NM: Ué, porque eu trabalhava no bar... Ih é, não falei. Quando eu sai do Rapazes, eu comecei a trabalhar no Cochrane’s, o pub. Eu era gerente lá. Tinha ficado amigão dele, daí ele me contratou. Foi o primeiro emprego que eu tive. Eu estava terminando a faculdade, saí da banda, fiz até um curso de mercado de capitais, mas estava meio num limbo, daí fui trabalhar lá. Mas esse inglês tinha sido criado em Trinidad e Tobago, amarradão nessa onda caribenha e botou pilha que eu tinha que ir pra Jamaica. Falou que me liberava do trabalho e, em 85, eu fui. Fui pra Jamaica e vi, cara... Pô, vi tudo aquilo acontecendo!! (risos) Na minha frente! Pirei, bicho. Voltei pirado!!! Mas, de novo, não tinha o estádio, não tinha como ter uma banda de reggae em 85, 86. Por isso fiquei tocando com o Fausto, que é um cara demais! Sou fã dele até hoje. Mas no ano de 1986, o Maurício Valladares tinha, digamos assim, se incompatibilizado com a (Rádio) Fluminense e saiu de lá. Levou tudo que ele tinha, e ele era o responsável por toda essa onda black. Uma das locutoras da rádio Fluminense era garçonete desse pub onde eu trabalhava. Na época, ela sabia que eu tinha voltado da Jamaica cheio de disco, e me convidou pra fazer o programa. Foi aí que eu comecei o “Batmacumba”, em 1986, todo sábado. Isso mudou minha vida de novo. Depois do “Babylon by Bus”, foi esse o outro momento. Porque aí formou um tripé que era o programa que eu fiz de 86 a 87, o NEC, que era o Núcleo Experimental de Cultura, no Catete...
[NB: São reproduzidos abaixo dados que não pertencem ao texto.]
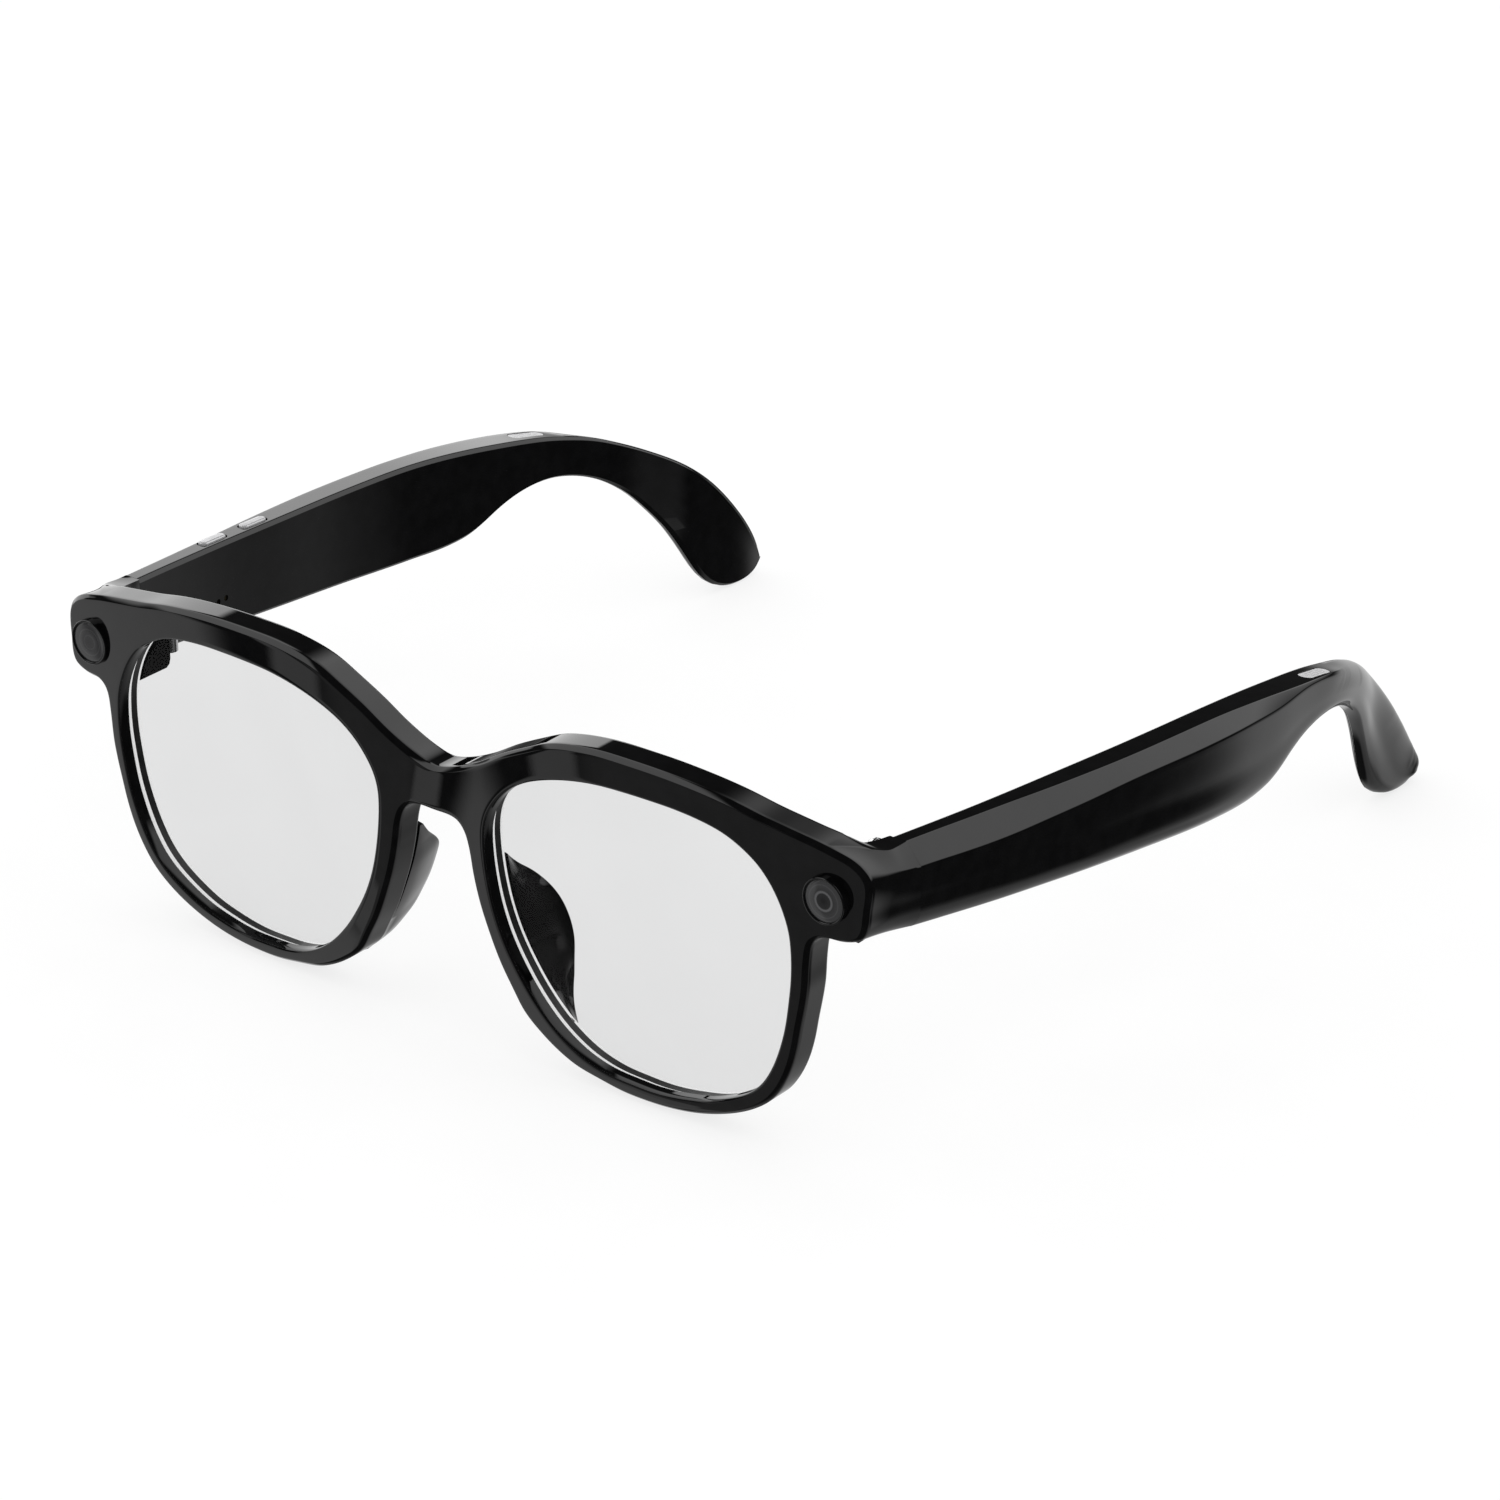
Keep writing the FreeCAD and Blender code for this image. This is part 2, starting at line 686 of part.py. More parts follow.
# heights where the temple's knuckle meets the two knuckles of the front leaf
LOW_SPLIT, HIGH_SPLIT = "-3.37", "-0.11"
TEMPLE_SCREW_PLACES = ("dims.temple_screw_first", "dims.temple_screw_second")


def knuckle(label, low, high, reach_low, reach_high):
    """Barrel of a hinge between two heights, with the arm that carries it."""
    barrel = cylinder(label + "_barrel", "z", ("dims.hinge_x", "dims.hinge_y", low),
                      "(%s) - (%s)" % (high, low), "2 * dims.knuckle_radius")
    arm = box(label + "_arm", (reach_low[0], reach_low[1], low), (reach_high[0], reach_high[1], high))
    return [barrel, arm]


def pin_hole(label):
    return cylinder(label, "z", ("dims.hinge_x", "dims.hinge_y", "-8"), "14",
                    "dims.screw_dia + 2 * dims.screw_play")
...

sm: É dele que eu estava falando. O que era o NEC?
NM: Era uma programação que toda semana tinha show de reggae.
sm: Mas era numa casa? O que era?
NM: Era um lugar da UNE, no Catete, que liberava um pedaço para o Mauro Leme, um maluco, que fazia a programação. E o Mauro, não sei como, pegou o viés da negritude da galera. E o que tinha de super-ultra novidade com o lance do movimento negro, do IPCN, do Januário Garcia, era o reggae. O terceiro vértice do tripé era o lugar pra shows decentes. Eram em salas de aula, tipo de universidade, toda destruída, o Dom Luiz Rasta montava um PAzinho lá e rolavam os shows pra umas 30 pessoas.
sm: E o nome do festival era Reggae-NEC, certo?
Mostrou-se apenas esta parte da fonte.